The Bicycle Putt: How To Get Your Bike Over A Ten Foot Deer Fence

Yesterday, just beside the West Highland Way, I encountered a ten foot deer fence with no stile anywhere. I had just trudged through a bog uphill with bike in tow and there was no way I was turning back. My feet were soaked and I was in no mood for fences. This is an important area for walkers, whether the bosky plugs or the standing stones, there are items of curiosity to be found. However, when people start erecting ten foot fences to prevent deer from accessing these areas they are also preventing people from their eternal right to roam. And so, instead of risking a hernia or a broken bike and shot-putting my bike over the fence I have now taken to carrying a pair of wire-cutters with me. It's bad enough that the land in Scotland is not Scottish and belongs to about five people without blocking it off with virtual walls.

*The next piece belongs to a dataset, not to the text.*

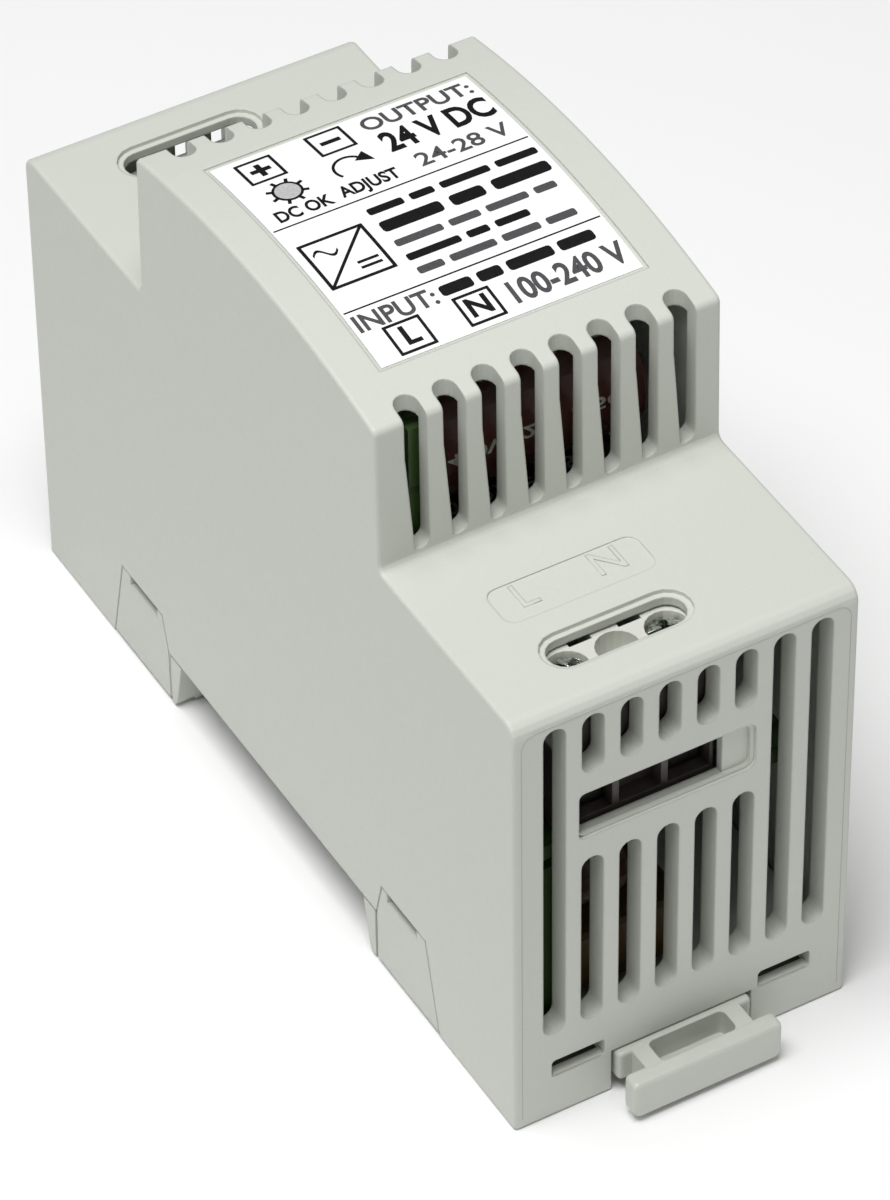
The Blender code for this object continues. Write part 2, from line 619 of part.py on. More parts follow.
def make_foot():
    """The sliding rail foot with its pull tab, guide rails and sprung arms."""
    plate = rounded([(-FOOT_HALF_X, -45.75, 0.5), (FOOT_HALF_X, -45.75, 0.5),
                     (FOOT_HALF_X, -JAW_TOP_Y, 0), (-FOOT_HALF_X, -JAW_TOP_Y, 0)], 3)
    foot = outline_solid("rail_foot", plate, "Z", FOOT_LOW_Z, FOOT_TOP_Z)
    bevel(foot, 0.3)
    nose = [(-JAW_TOP_Y - 0.6, FOOT_LOW_Z), (-JAW_TOP_Y + 0.1, FOOT_LOW_Z), (-FOOT_NOSE_Y, 3.5),
            (-FOOT_NOSE_Y, FOOT_TOP_Z), (-JAW_TOP_Y - 0.6, FOOT_TOP_Z)]
    join(foot, outline_solid("foot_nose", nose, "X", -6.6, 6.6))
    join(foot, box("foot_guides", (-8.25, 8.25), (-37.9, -20), (2.4, 3.5)))
    join(foot, box("foot_web", (-5.7, 5.7), (-48.9, -45.2), (FOOT_LOW_Z - 0.5, FOOT_TOP_Z - 0.02)))
    flange = rounded([(-7.85, 0.4, 0.9), (7.85, 0.4, 0.9), (7.85, FOOT_TOP_Z + 0.03, 0.5),
                      (-7.85, FOOT_TOP_Z + 0.03, 0.5)], 4)
    pull_tab = outline_solid("foot_flange", flange, "Y", -FOOT_REACH_Y, -47.9)
    bevel(pull_tab, 0.4, angle=60)
    join(foot, pull_tab)
    slot = rounded([(-4, -48.25, 0.6), (4, -48.25, 0.6), (4, -45.55, 0.6), (-4, -45.55, 0.6)], 3)
    cut(foot, outline_solid("driver_slot", slot, "Z", DRIVER_FLOOR_Z, FOOT_TOP_Z + 1))
    cut(foot, box("driver_drain", (1.0, 3.2), (-47.6, -46.3), (-1, DRIVER_FLOOR_Z + 1)))
    arms = [outline_solid("arm_window", obround((sign * 3.6, -31), (3.0, 17)), "Z", 0, FOOT_TOP_Z + 1)
            for sign in (-1, 1)]
    cut(foot, together("arm_windows", arms))
    set_origin(foot, (0, -HALF_LENGTH, (FOOT_LOW_Z + FOOT_TOP_Z) / 2))
    return finish(foot, "base_plastic")


# ---------------------------------------------------------------- terminals

def terminal_spec(side):
    """Sizes of the clamp units: the input block has larger poles than the output block."""
    if side < 0:
        return {"head": 1.85, "hole": 2.05, "shank": 1.2, "cage": 1.9, "chamber": 2.2, "bar": 1.1,
                "top": INPUT_TOP_Z, "head_height": 1.7, "wall": 0.6}
    return {"head": 1.4, "hole": 1.6, "shank": 0.75, "cage": 1.35, "chamber": 1.55, "bar": 0.55,
            "top": OUTPUT_TOP_Z, "head_height": 1.35, "wall": 0.45}


def make_terminal_block(name, side, poles, used):
    """A terminal block with screw holes on top and wire entries in its end face."""
    spec = terminal_spec(side)
    half_pitch = abs(poles[1] - poles[0]) / 2
    back_y, front_y = BLOCK_Y
    upper_y = front_y - 0.8
    edge = [(upper_y, spec["top"])]
    if side > 0:
        edge = [(OUTPUT_EDGE_Y, spec["top"]), (upper_y, spec["top"] - OUTPUT_EDGE_DROP)]
    outline = [(back_y, BLOCK_LOW_Z), (back_y, spec["top"]), *edge, (upper_y, 40.2), (front_y, 39.6),
               (front_y, BLOCK_LOW_Z)]
    outline = [(side * y, z) for y, z in outline]
    block = outline_solid(name, outline, "X", poles[0] - half_pitch, poles[-1] + half_pitch)
    blind_floor = spec["top"] - BLIND_HOLE_DEPTH
    holes = []
    for x in poles:
        floor = SCREW_HOLE_FLOOR_Z if x in used else blind_floor
        holes.append(cylinder("hole", spec["hole"], (x, side * SCREW_Y, floor), 6, segments=18))
    cut(block, together(name + "_holes", holes))
    half = spec["chamber"]
    chamber_y = sorted((side * 37.0, side * 41.75))
    chambers = [box("chamber", (x - half, x + half), chamber_y, CHAMBER_Z) for x in used]
    cut(block, together(name + "_chambers", chambers))
    entry_y = sorted((side * 41.3, side * 44))
    entries = [box("entry", (x - half + 0.05, x + half - 0.05), entry_y, ENTRY_Z) for x in poles]
    cut(block, together(name + "_entries", entries))
    slots = [box("slot", (x - spec["bar"] - 0.3, x + spec["bar"] + 0.3), sorted((side * 37.3, side * 35.5)),
                 (30, 40.5)) for x in used]
    cut(block, together(name + "_bar_slots", slots))
    if side < 0:
        windows = [box("window", (x - 1.15, x + 1.15), (-37.0, -33), (44, 50)) for x in (-6.0, -1.0)]
        cut(block, together(name + "_windows", windows))
    return finish(block, "terminal_plastic")


def make_clamp(prefix, side, x):
    """One screw, its rising clamp cage and the fixed contact bar."""
    spec = terminal_spec(side)
    y = side * SCREW_Y
    head, shank = spec["head"], spec["shank"]
    high = spec["top"] - HEAD_SINK
    low = high - spec["head_height"]
    tip = BAR_Z[1] + 0.3
    profile = [(0, high), (head * 0.8, high), (head, high - 0.4), (head, low), (shank, low),
               (shank, tip + 0.5), (shank * 0.6, tip), (0, tip)]
    screw = turned(prefix + "_screw", profile, steps=18)
    set_origin(screw, (0, 0, high))
    screw.location = Vector((x, y, high)) * MM
    cut(screw, box(prefix + "_slot", (x - head - 1, x + head + 1), (y - 0.3 * head, y + 0.3 * head),
                   (high - 0.8, high + 1)))
    cut(screw, box(prefix + "_cross", (x - 0.27 * head, x + 0.27 * head), (y - 0.62 * head, y + 0.62 * head),
                   (high - 1.0, high + 1)))
    finish(screw, "zinc_steel")
    make_cage(prefix, side, x, spec)
    make_contact(prefix, side, x, spec)


def make_cage(prefix, side, x, spec):
    """The clamp cage: a square ring whose top wall carries the thread."""
    half, wall = spec["cage"], spec["wall"]
    outer = [(x - half, CAGE_Z[0]), (x + half, CAGE_Z[0]), (x + half, CAGE_Z[1]), (x - half, CAGE_Z[1])]
    ys = sorted((side * 37.4, side * 41.5))
    cage = outline_solid(prefix + "_clamp", outer, "Y", *ys)
    inner = [(x - half + wall, CAGE_Z[0] + 1.0), (x + half - wall, CAGE_Z[0] + 1.0),
             (x + half - wall, CAGE_Z[1] - 1.1), (x - half + wall, CAGE_Z[1] - 1.1)]
    cut(cage, outline_solid(prefix + "_clamp_opening", inner, "Y", ys[0] - 1, ys[1] + 1))
    thread_start = (x, side * SCREW_Y, CAGE_Z[1] - 1.6)
    cut(cage, cylinder(prefix + "_thread", spec["shank"] + 0.2, thread_start, 3, segments=16))
    set_origin(cage, (x, side * SCREW_Y, CAGE_Z[0]))
    finish(cage, "zinc_steel")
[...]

We are entering a time now where spontaneity  and response-ability (as the ability to respond in the moment unmediated) needs a resurgence. Instead of going through the courts and all the stress that this causes. Don't get mad. Don't even throw your bike over the fence. Instead, cut that fence, and make an access point. Your right to roam demands it!



Once upon a time fences were of a human height like this one. Indeed, 'fences' were once organic ever-shape-shifting dry stone walls four feet high. Nowadays, fences are ten foot tall, barb-wired and electrified. Talk about the right to roam!! (Wire cutters, like my spare tube and pump, and permanent marker pen, are now part of the wild cyclist's canon).